From previous equations, one has
$$\frac{dt_{\epsilon}}{dt}=1+\epsilon\dot{\xi}(q(t),t)+\mathcal{o}(\epsilon),\quad L(q_{\epsilon}(t_{\epsilon}),\dot{q}_{\epsilon}(t_{\epsilon}),t_{\epsilon})=L(q(t),\dot{q}(t),t)+\epsilon\delta L+\mathcal{o}(\epsilon).$$
Also, assume that the boundary term takes the form
$$\Sigma_{\epsilon}(q,t)=\Sigma_{0}(q,t)+\epsilon\sigma(q,t)+\mathcal{o}(\epsilon).$$
Then one finds the following equation
$$\delta L+\dot{\xi}L=\frac{d\sigma}{dt} \tag{B}.$$
Combining equation (A) and (B), one finds
$$\left(\frac{\partial L}{\partial q}-\frac{d}{dt}\left(\frac{\partial L}{\partial\dot{q}}\right)\right)\bar{\delta}q(t)+\frac{d}{dt}\left(\frac{\partial L}{\partial\dot{q}}\bar{\delta}q(t)+L\bar{\delta}t-\sigma(q(t),t)\right)\equiv 0.$$
The first term is the equation of motion, which vanishes on-shell. The last term inside the parentheses is thus a charge which is conserved on-shell.
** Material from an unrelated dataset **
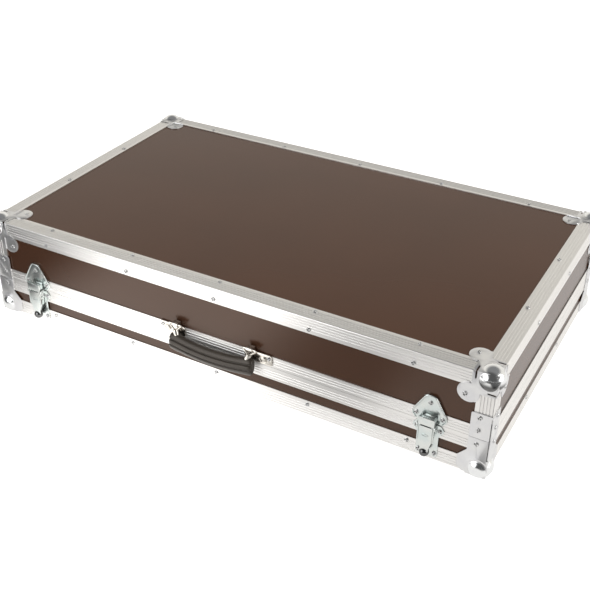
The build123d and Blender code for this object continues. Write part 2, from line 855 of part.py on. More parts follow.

But this is not what I expected to find in the first place. Noether's (first) theorem says that for each global symmetry, there exists a gauge-invariant charge which is conserved on-shell. Here what I have been studying is a (local) gauge redundancy.
For gauge redundancies on the other hand, one usually finds:
Charge conserved on-shell but is not gauge invariant.
Gauge invariant charge which is conserved universally.
An example of the first scenario is $U(1)$-gauge in QED. Under a gauge transformation $\delta A_{\mu}=\partial_{\mu}\Lambda$, one finds an on-shell current which takes the form
$$J^{\mu}=\frac{\partial\mathcal L}{\partial(\partial_{\mu}A_{\nu})}\delta A_{\nu}=\partial_{\nu}\left(F^{\mu\nu}\Lambda(x)\right).$$
It is manifestly conserved, but is not gauge invariant.
An example of the second scenario is the Hilbert stress-energy tensor, which is universally conserved due to diffeomorphism invariance, and is also gauge invariant.
The charge from the above equation is
\begin{align} Q(q,\dot{q},t)&=\frac{\partial L}{\partial\dot{q}}\bar{\delta}q+L\bar{\delta}t-\sigma \\ &=p\bar{\delta}q+L\bar{\delta}t-\sigma \\ &=p\delta q+(L-p\dot{q})\bar{\delta}t-\sigma \\ &=p\delta q+H(p,q)\bar{\delta}t-\sigma. \end{align}
How does this charge transform under diffeomorphism $\Phi_{\epsilon}$?